Aunque entre ambos hubo muchas diferencias en tanto que fenómenos geológicos y de dimensiones de la destrucción humana y material, comparten dos similitudes: la primera es que dejaron huellas dolorosas y perdurables en el centro del país y marcaron la vida y la fisonomía de su capital; la segunda es que en los dos casos la corrupción tuvo un papel determinante para magnificar la devastación, obstaculizar la atención a las personas damnificadas y entorpecer la reconstrucción.
Cabe recordar que en el primero de esos episodios casi todos los edificios antiguos del entonces Distrito Federal quedaron en pie, en tanto que la gran mayoría de los que colapsaron habían sido construidos en las tres décadas anteriores.
El dato dejó al descubierto la carencia de normas adecuadas de construcción, así como de licencias expedidas de manera irregular. Además de las decenas de miles de muertos, de los más de 30 mil damnificados que fueron reconocidos oficialmente –aunque las organizaciones sociales surgidas en ese tiempo indicaban que la cifra era mucho mayor–, de los cientos de miles de empleos perdidos y de los daños a la infraestructura –particularmente grave, en lo que respecta a la pérdida de hospitales y escuelas–, se padeció el pasmo ante la tragedia por parte de las autoridades capitalinas y federales y la manifiesta incapacidad gubernamental para responder adecuadamente y acudir en ayuda de los afectados.
Un dato revelador es que 30 años después del sismo, en 2015, aún quedaban algunos campamentos de personas que perdieron sus hogares y no recibieron ningún apoyo de las instituciones.
A raíz del terremoto de 1985 los reglamentos de construcción fueron modificados a fin de dotar a las edificaciones de mayor estabilidad y seguridad.
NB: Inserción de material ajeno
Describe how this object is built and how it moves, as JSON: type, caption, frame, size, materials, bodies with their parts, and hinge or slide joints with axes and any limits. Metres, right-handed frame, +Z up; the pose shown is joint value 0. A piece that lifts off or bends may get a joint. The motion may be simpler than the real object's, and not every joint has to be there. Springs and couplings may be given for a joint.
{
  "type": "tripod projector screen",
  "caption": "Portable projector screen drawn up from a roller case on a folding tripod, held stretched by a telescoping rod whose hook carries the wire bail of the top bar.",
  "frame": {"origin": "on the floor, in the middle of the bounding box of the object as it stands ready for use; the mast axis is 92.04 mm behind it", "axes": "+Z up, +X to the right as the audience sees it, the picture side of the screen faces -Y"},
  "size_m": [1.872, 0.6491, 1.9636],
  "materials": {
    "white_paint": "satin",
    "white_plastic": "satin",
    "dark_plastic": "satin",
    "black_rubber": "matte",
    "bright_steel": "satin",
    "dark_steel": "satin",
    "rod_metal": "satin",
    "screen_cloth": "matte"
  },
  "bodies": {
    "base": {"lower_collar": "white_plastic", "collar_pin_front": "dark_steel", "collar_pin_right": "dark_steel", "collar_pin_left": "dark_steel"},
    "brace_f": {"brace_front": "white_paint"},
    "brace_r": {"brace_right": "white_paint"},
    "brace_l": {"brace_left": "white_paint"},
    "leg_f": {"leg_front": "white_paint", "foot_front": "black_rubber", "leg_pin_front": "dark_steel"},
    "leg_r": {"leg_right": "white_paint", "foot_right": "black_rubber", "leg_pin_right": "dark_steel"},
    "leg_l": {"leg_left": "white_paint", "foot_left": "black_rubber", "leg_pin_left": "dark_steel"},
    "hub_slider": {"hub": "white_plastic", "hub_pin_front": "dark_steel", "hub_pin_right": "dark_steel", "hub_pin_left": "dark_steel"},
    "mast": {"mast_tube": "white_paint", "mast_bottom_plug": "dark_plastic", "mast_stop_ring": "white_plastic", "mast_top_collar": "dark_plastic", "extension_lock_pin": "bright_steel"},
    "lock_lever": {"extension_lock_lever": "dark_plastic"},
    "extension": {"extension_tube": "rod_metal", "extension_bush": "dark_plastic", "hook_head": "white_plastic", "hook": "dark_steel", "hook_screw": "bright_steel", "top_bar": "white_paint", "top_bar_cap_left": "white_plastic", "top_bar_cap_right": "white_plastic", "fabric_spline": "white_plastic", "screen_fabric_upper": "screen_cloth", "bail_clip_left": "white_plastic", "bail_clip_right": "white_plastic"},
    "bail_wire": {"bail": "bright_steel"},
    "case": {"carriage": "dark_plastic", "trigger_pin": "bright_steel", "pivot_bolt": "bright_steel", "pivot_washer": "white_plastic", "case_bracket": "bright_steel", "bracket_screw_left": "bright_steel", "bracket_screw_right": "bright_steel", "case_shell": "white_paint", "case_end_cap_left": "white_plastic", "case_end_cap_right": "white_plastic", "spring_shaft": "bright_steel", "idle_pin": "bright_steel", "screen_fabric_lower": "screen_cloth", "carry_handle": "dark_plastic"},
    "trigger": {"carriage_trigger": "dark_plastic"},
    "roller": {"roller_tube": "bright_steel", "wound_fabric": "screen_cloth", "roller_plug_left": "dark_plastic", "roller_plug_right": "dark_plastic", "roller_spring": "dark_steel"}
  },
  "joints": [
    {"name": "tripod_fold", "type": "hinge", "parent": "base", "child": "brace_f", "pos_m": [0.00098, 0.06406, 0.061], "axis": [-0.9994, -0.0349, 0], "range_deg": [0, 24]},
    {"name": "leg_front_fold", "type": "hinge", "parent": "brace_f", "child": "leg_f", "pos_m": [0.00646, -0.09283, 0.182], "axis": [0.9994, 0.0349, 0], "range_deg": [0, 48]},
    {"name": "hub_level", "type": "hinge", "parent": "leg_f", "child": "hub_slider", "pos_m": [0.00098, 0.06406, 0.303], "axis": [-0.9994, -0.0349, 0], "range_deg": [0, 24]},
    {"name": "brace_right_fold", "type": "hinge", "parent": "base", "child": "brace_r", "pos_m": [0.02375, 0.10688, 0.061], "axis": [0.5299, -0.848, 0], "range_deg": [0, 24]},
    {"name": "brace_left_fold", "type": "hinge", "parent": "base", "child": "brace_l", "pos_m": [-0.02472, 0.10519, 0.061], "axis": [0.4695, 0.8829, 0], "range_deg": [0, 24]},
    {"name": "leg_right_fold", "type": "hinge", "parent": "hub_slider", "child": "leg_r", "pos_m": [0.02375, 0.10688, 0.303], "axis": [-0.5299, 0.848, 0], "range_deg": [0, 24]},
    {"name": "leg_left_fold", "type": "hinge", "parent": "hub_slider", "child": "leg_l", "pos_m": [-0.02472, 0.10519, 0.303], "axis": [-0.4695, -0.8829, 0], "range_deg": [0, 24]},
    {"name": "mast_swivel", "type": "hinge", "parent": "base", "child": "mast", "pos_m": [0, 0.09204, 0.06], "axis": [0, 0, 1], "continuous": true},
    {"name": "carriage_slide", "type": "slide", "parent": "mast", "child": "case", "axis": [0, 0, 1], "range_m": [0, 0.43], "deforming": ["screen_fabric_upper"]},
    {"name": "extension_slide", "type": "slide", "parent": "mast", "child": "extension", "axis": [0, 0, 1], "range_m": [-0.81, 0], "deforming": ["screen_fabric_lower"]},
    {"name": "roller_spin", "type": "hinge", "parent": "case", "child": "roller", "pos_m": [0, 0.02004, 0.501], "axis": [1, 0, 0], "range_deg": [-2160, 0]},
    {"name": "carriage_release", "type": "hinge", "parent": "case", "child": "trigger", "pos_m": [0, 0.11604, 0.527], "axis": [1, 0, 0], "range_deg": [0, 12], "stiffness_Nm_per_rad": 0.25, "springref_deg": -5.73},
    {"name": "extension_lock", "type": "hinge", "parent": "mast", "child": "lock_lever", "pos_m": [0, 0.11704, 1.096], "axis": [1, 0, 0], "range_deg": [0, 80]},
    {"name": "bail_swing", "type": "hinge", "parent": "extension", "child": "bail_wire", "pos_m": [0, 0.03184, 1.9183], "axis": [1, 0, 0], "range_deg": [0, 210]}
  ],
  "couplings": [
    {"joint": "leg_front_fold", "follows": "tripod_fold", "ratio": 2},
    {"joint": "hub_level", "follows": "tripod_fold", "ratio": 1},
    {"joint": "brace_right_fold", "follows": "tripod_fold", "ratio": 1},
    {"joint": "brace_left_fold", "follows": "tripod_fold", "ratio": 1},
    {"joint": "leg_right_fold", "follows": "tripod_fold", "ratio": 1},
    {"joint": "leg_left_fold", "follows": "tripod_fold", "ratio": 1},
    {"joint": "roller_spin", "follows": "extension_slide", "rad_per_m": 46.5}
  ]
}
Sin embargo, 32 años después el sismo de 2017 exhibió que en muchos casos tales normativas no habían sido respetadas y se habían vulnerado disposiciones sobre uso de suelo, construcciones levantadas sin autorización, así como una desaforada especulación inmobiliaria. Tales vicios incidieron de nueva cuenta en la pérdida de cientos de vidas y de miles de patrimonios familiares, tanto en la Ciudad de México como en Puebla, Morelos, Oaxaca, estado de México, Chiapas, Tlaxcala y, en menor medida, Guerrero y Veracruz.
La Auditoría Superior de la Federación reportó opacidad en el manejo de las donaciones nacionales internacionales recibidas por el gobierno para atender a los damnificados y el fondo de reconstrucción establecido fue objeto de desvíos y desfalcos.
En 1985 y en 2017 el país pudo constatar, pues, que la corrupción mata y multiplica los impactos de fenómenos naturales.
Buena parte del territorio nacional está situado en zonas sísmicas y los terremotos no pueden preverse ni evitarse. En cambio, la deshonestidad en el manejo de los recursos públicos y la aplicación corrupta de leyes y reglamentos deben ser erradicadas para siempre.